O processo de adoção foi rápido: dois meses depois de dar entrada no processo, o casal já estava na lista de cadastrados; menos de um mês depois, teve o primeiro contato com Eduardo, que passou alguns fins de semana na casa e, pouco depois, “entrou de vez” na famíla. Para os pais do casal, principalmente os de Carlos, foi difícil lidar com a ideia da adoção no começo: “A princípio minha mãe considerou o ato como uma decepção, mas, uma semana depois da chegada de Eduardo, ela já começou a cobrar a presença dele (...). Hoje eles [pais de Carlos] são participativos”. Para a família de Ívson, a princípio a situação também foi semelhante: “Cerca de 70% nos tratam com respeito e total aceitação, mas, para alguns, ainda há o preconceito velado”.

 Com boa relação com os vizinhos e uma grande parceria com a escola na qual os filhos estudam - classificam como “acolhedora, que nos conhece como família” -, o casal se mostra preocupado com o avanço do Estatuto da Família no ambiente “Acho que ele [o estatuto] vem tirando o direito de muitas famílias a serem formadas e quer tirar o direito de muitas famílias que já estão formadas quado dizem que família é o pai a mãe e seus descendentes. Não queremos tirar os direitos de ninguém ou obter privilégios sobre ninguém”. Enquanto o projeto de lei tramita na Câmara, a a família de Carlos e Ivson cresce como uma só: “Nós já eramos uma família. Com a chegada dos meninos, ela ficou ainda mais completa”.

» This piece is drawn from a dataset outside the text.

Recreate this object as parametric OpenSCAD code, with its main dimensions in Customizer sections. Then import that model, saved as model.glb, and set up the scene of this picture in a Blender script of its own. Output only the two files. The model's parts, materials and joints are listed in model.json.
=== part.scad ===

Para a presidente da Associação Nacional de Grupos de Apoio à Adoção (Angaad) e diretora de relações Institucionais do Gead Recife, a psicóloga Suzana Schettini, a implementação do estatuto “diminuiria as possibilidades de inserção familiar para muitas crianças e adolescentes”. O raciocínio, segundo ela, é que boa parte das famílias homoafetivas não tem distinção para adotar crianças mais velhas e de cor diferente da sua. Ela lembra que o maior interesse para as varas de adoção é saber se a criança a ser adotada será criada por pais com condições psicológicas e sociais para garantir o seu bem estar e que, na hora da aplicação dos papéis, não é necessário declarar se o casal é de membros homoafetivos ou não.

 Suzana lembrou, ainda, que não há adoção “feita por acaso”, e que os pais que buscam um filho através da adoção têm amor e disponibilidade: “A adoção é a construção familiar onde as crianças são amadas e aceitas, a implementação de um estatuto que mude isso é um constrangimento para toda a sociedade”. Para aqueles que classificam o ato de um casal homoafetivo adotar crianças como um “risco” para a sexualidade dos filhos, a psicóloga lembra: “Aa homossexualidade nao acontece por influência, não influencia, não contagia, não se ensina e não se aprende; é um estado de ser”. Fala que abraça o pensamento de Carlos que, questionado sobre as críticas, afirma que viver com o preconceito exposto nos dias de hoje é um desafio: “Ninguém escolhe sofrer; eu também não queria passar por isso”.